Aerosol-climate interactions: The role of convective plumes and vortices on the global mineral dust budget and convective-radiative interactions

The MATADOR field experiment in Arizona was designed to quantify the effect of plumes and vortices on the lifting and vertical transport of mineral dust aerosols. The MATADOR data show that coherent (organized over their vertical extension) convective plumes and vortices produce dust fluxes in excess of 1 g m-2 s-1. Thus a large dust devil of ∼100 m in diameter can pump ∼15,000 kg of dust into the atmosphere during its 30 min lifetime. From these observations and several other studies we hypothesize that coherent convective plumes and vortices play an important role in the global mineral dust aerosol budget.
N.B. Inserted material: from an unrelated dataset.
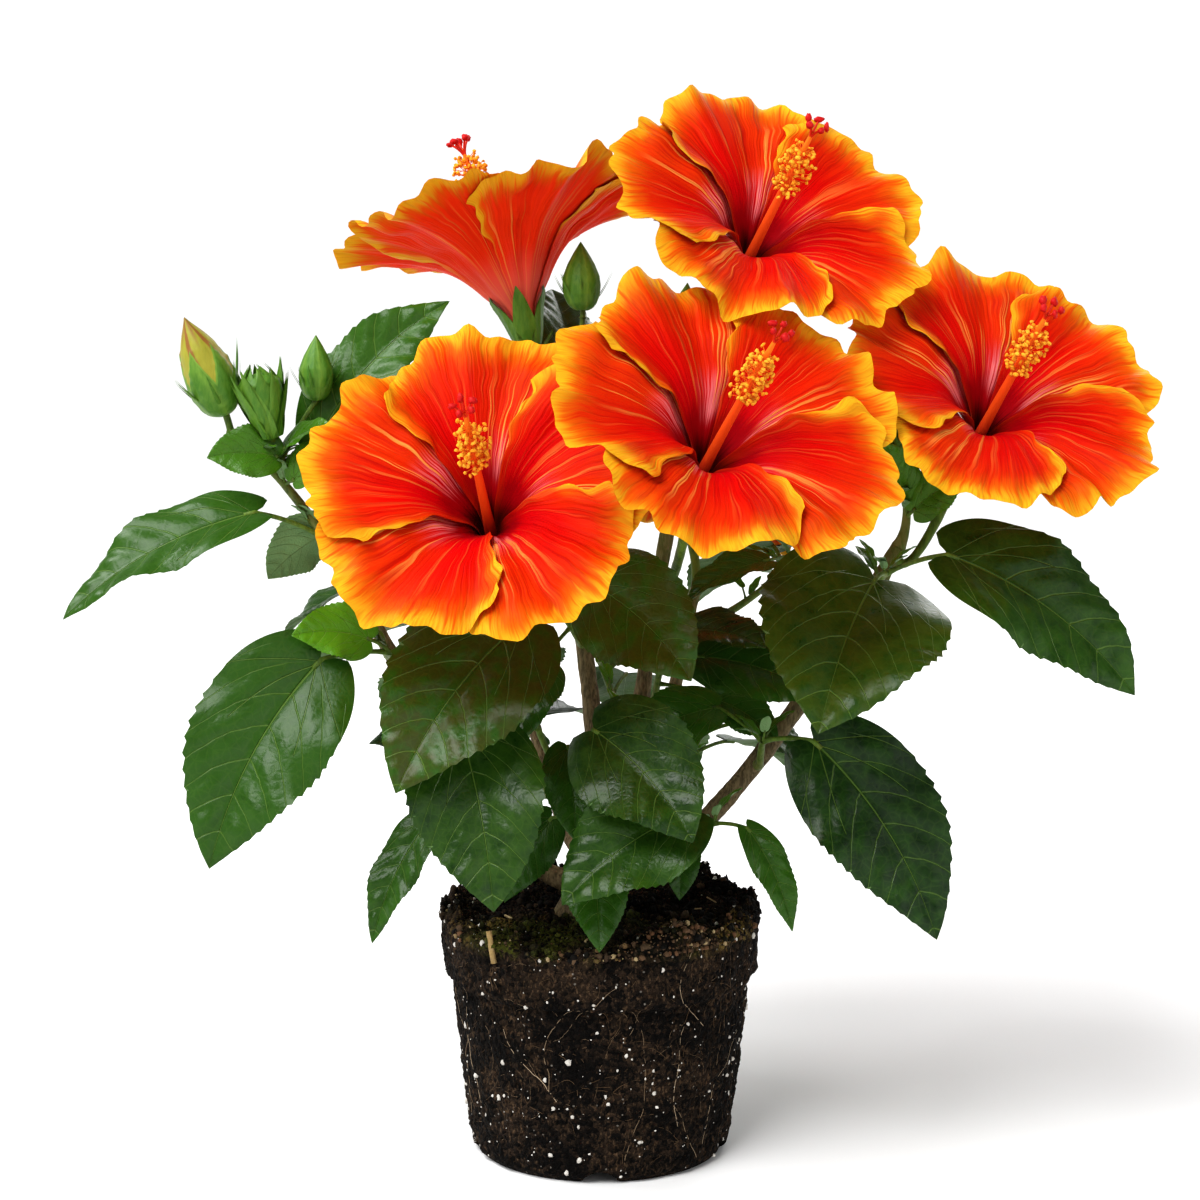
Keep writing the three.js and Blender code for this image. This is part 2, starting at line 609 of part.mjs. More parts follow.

During the MATADOR experiment we also observed strong oscillations in ground temperature, solar radiation, and surface heat flux. We hypothesize that they are due to interactions between atmospheric convection, airborne dust and solar radiation.; This thesis addresses the two hypotheses described above. I quantify the global contribution of plumes and vortices to the mineral dust budget. Using a combination of observation and theory I show that they contribute ∼35% to the global mineral dust aerosol budget. Therefore this improves our understanding of climate by showing that small-scale processes play an important role in the global aerosol budget. We conclude that these small-scale processes must be included in global climate models. I also study the various physical processes that may lead to observed oscillations in the solar radiation flux, ground temperature, and surface heat flux. I find that the oscillations are coupled by interactions between convection, airborne dust and solar radiation and that their amplitude is a function of the frequency and intensity of local convective plumes and vortices. To the best of my knowledge, this is the first report of these coupled oscillations.